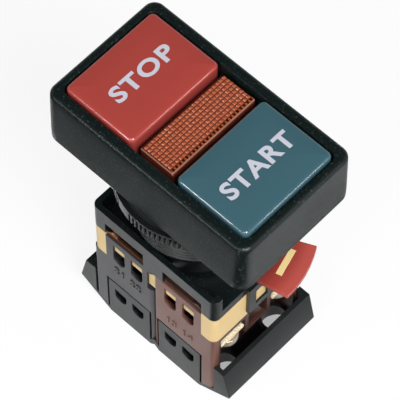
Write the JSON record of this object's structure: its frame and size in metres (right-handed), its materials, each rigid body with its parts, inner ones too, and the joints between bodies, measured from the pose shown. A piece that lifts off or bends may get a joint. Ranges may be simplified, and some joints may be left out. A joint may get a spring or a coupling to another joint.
{
  "type": "pushbutton control station",
  "caption": "Panel-mounted stop and start pushbutton station with a pilot lamp, on a threaded neck with a ring nut, and screw-terminal contact blocks locked on behind the panel.",
  "frame": {"origin": "centre of the bezel's underside, on the neck's axis, where the bezel seats on the panel", "axes": "+Z out of the panel towards the operator, +Y along the bezel's length towards the stop button, +X across the bezel, towards the side that is away from the camera in the picture"},
  "size_m": [0.032, 0.05, 0.073],
  "materials": {
    "bezel_black": "fine spark-eroded grain",
    "neck_black": "moulded, satin",
    "gasket_rubber": "matt",
    "nut_black": "moulded, satin",
    "stop_red": "polished",
    "start_teal": "polished",
    "inner_ivory": "moulded",
    "spring_steel": "drawn wire",
    "lens_amber": "clear, prismatic",
    "lamp_glass": "clear",
    "frame_dark": "moulded, satin",
    "lever_red": "moulded, half gloss",
    "mark_yellow": "printed",
    "housing_grey": "moulded, satin",
    "housing_brown": "moulded, satin",
    "cover_dark": "moulded, satin",
    "retainer_yellow": "moulded, satin",
    "strip_copper": "bare strip",
    "strip_dark": "moulded",
    "carrier_cream": "moulded",
    "contact_brass": "stamped",
    "terminal_steel": "zinc plated, pale"
  },
  "bodies": {
    "station": {"bezel": "bezel_black", "threaded_neck": "neck_black", "rod_guide": "neck_black", "gasket": "gasket_rubber", "stop_return_spring": "spring_steel", "start_return_spring": "spring_steel", "pilot_lens": "lens_amber", "lamp_holder": "inner_ivory", "lamp_bulb": "lamp_glass", "adapter_frame": "frame_dark", "grey_housing": "housing_grey", "brown_housing": "housing_brown", "grey_base_cover": "cover_dark", "brown_base_cover": "cover_dark", "grey_retainer": "retainer_yellow", "brown_retainer": "retainer_yellow", "grey_clip_strip": "strip_copper", "brown_clip_strip": "strip_dark", "grey_carrier_spring": "spring_steel", "brown_carrier_spring": "spring_steel", "grey_fixed_contacts": "contact_brass", "brown_fixed_contacts": "contact_brass", "terminal_clamps": "terminal_steel", "terminal_screws": "terminal_steel"},
    "ring_nut": {"ring_nut": "nut_black"},
    "lever": {"locking_lever": "lever_red", "lever_mark": "mark_yellow"},
    "stop_press": {"stop_button": "stop_red", "stop_pusher": "inner_ivory"},
    "start_press": {"start_button": "start_teal", "start_pusher": "inner_ivory"},
    "stop_contact": {"grey_carrier": "carrier_cream", "grey_bridge": "contact_brass", "grey_contact_spring": "spring_steel"},
    "start_contact": {"brown_carrier": "carrier_cream", "brown_bridge": "contact_brass", "brown_contact_spring": "spring_steel"}
  },
  "joints": [
    {"name": "stop_press", "type": "slide", "parent": "station", "child": "stop_press", "axis": [0, 0, -1], "range_m": [0, 0.004], "stiffness_N_per_m": 600, "springref_m": -0.004, "deforming": ["stop_return_spring"]},
    {"name": "start_press", "type": "slide", "parent": "station", "child": "start_press", "axis": [0, 0, -1], "range_m": [0, 0.004], "stiffness_N_per_m": 600, "springref_m": -0.004, "deforming": ["start_return_spring"]},
    {"name": "stop_contact_slide", "type": "slide", "parent": "station", "child": "stop_contact", "axis": [0, 0, -1], "range_m": [0, 0.004], "stiffness_N_per_m": 200, "springref_m": -0.004, "deforming": ["grey_carrier_spring"]},
    {"name": "start_contact_slide", "type": "slide", "parent": "station", "child": "start_contact", "axis": [0, 0, -1], "range_m": [0, 0.004], "stiffness_N_per_m": 200, "springref_m": -0.004, "deforming": ["brown_carrier_spring"]},
    {"name": "lever_turn", "type": "hinge", "parent": "station", "child": "lever", "pos_m": [0, 0, -0.0237], "axis": [0, 0, 1], "range_deg": [-26, 0]},
    {"name": "nut_turn", "type": "hinge", "parent": "station", "child": "ring_nut", "pos_m": [0, 0, -0.0033], "axis": [0, 0, 1], "continuous": true}
  ],
  "couplings": [
    {"joint": "stop_contact_slide", "follows": "stop_press", "ratio": 1},
    {"joint": "start_contact_slide", "follows": "start_press", "ratio": 1}
  ]
}
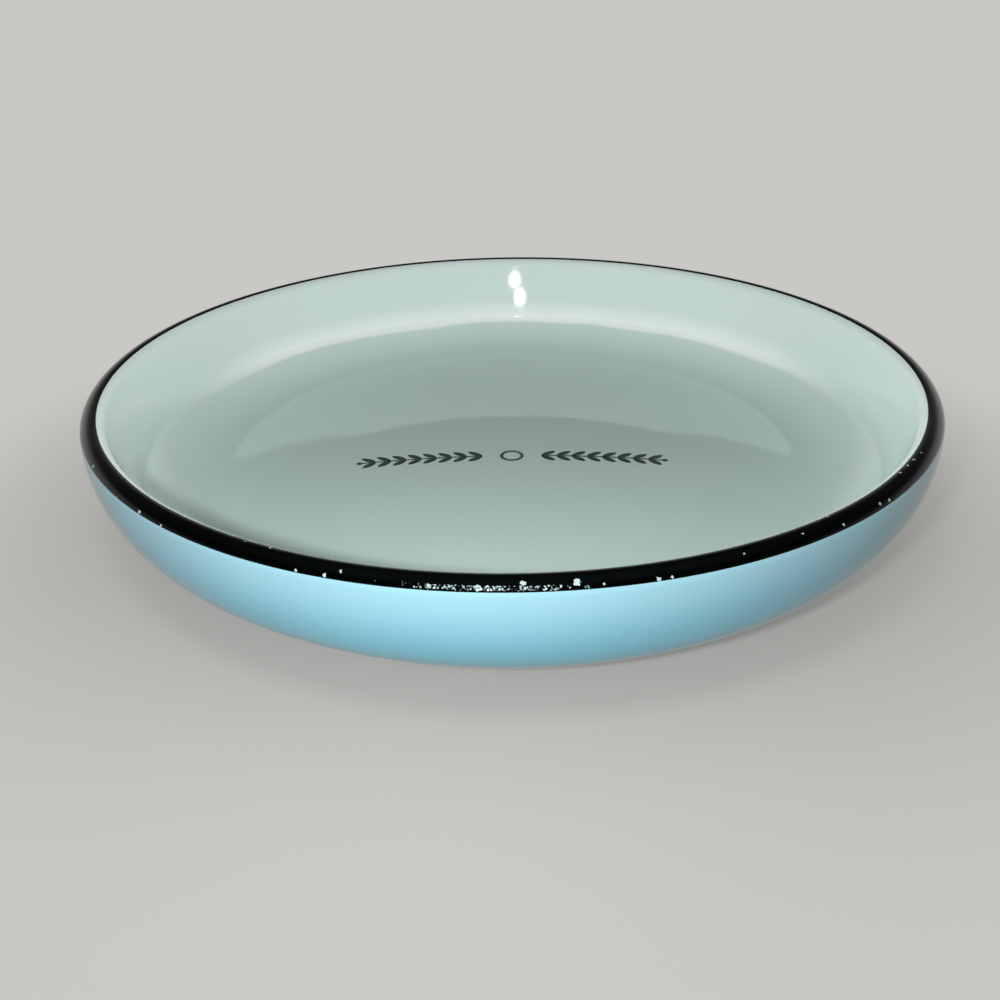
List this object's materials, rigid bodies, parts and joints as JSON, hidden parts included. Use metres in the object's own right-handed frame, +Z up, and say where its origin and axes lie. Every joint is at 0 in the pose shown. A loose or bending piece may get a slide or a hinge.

#### EXERCISE GOAL:
In the entries above, identify each line that includes the string "with", then copy it.

#### SOLUTION FOR THIS EXERCISE:
Write the JSON record of this object's structure: its frame and size in metres (right-handed), its materials, each rigid body with its parts, inner ones too, and the joints between bodies, measured from the pose shown. A piece that lifts off or bends may get a joint. Ranges may be simplified, and some joints may be left out. A joint may get a spring or a coupling to another joint.
  "caption": "Panel-mounted stop and start pushbutton station with a pilot lamp, on a threaded neck with a ring nut, and screw-terminal contact blocks locked on behind the panel.",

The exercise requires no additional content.